Other LRO fault images show fresh tracks from boulder falls, suggesting that quakes sent these boulders rolling down their cliff slopes. Such tracks would be erased relatively quickly, in terms of geologic time, by the constant rain of micrometeoroid impacts on the moon. With nearly a decade of the LRO imagery already available and more on the way in the coming years, the team would like to compare pictures of specific fault regions from different times to look for fresh evidence of recent moonquakes.
“We established links between some of the shallow moonquakes detected by the Apollo seismometers between 1969 and 1977 to young fault scarps that have been identified in the LROC high resolution images,” said Thomas Watters from the Smithsonian Institution, Washington, and co-author of the study.
He added to Daily News Egypt that this connection indicates that the Apollo seismometers detected slip events on the young faults and that means these are currently active faults on the moon.
According to Watters, the analysis of the Apollo seismic data and determining if the young fault scarps were the sources of some of the shallow moonquakes took the authors a couple of years. The detection of what we now know to be several thousand young fault scarps has been ongoing since the start of the LRO mission in June of 2009.

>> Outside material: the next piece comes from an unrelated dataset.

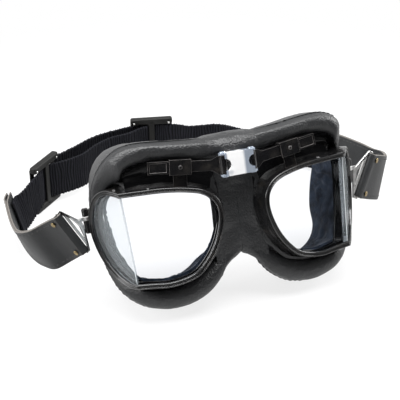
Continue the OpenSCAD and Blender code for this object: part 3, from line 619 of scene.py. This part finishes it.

Because the Apollo seismic network of four seismometers, all located on the lunar nearside, was not ideal the location of the shallow moonquakes, their epicentres were very known with enough accuracy to make comparisons with the locations the young fault scarps.
“We applied a relatively new algorithm designed for sparse seismic networks like the Apollo seismic network to improve the accuracy of their locations,” he said.
He further explained “now that we have established likely sources for the shallow moonquakes, we need to be mindful of the locations of the thousands of young fault scarps when considering plans for future exploration and establishing a long-term human presence on the moon.”
The team plans to look for evidence of change on and around these young fault scarps from seismic activity that has occurred during the period the LRO has been in orbit using temporal images pairs.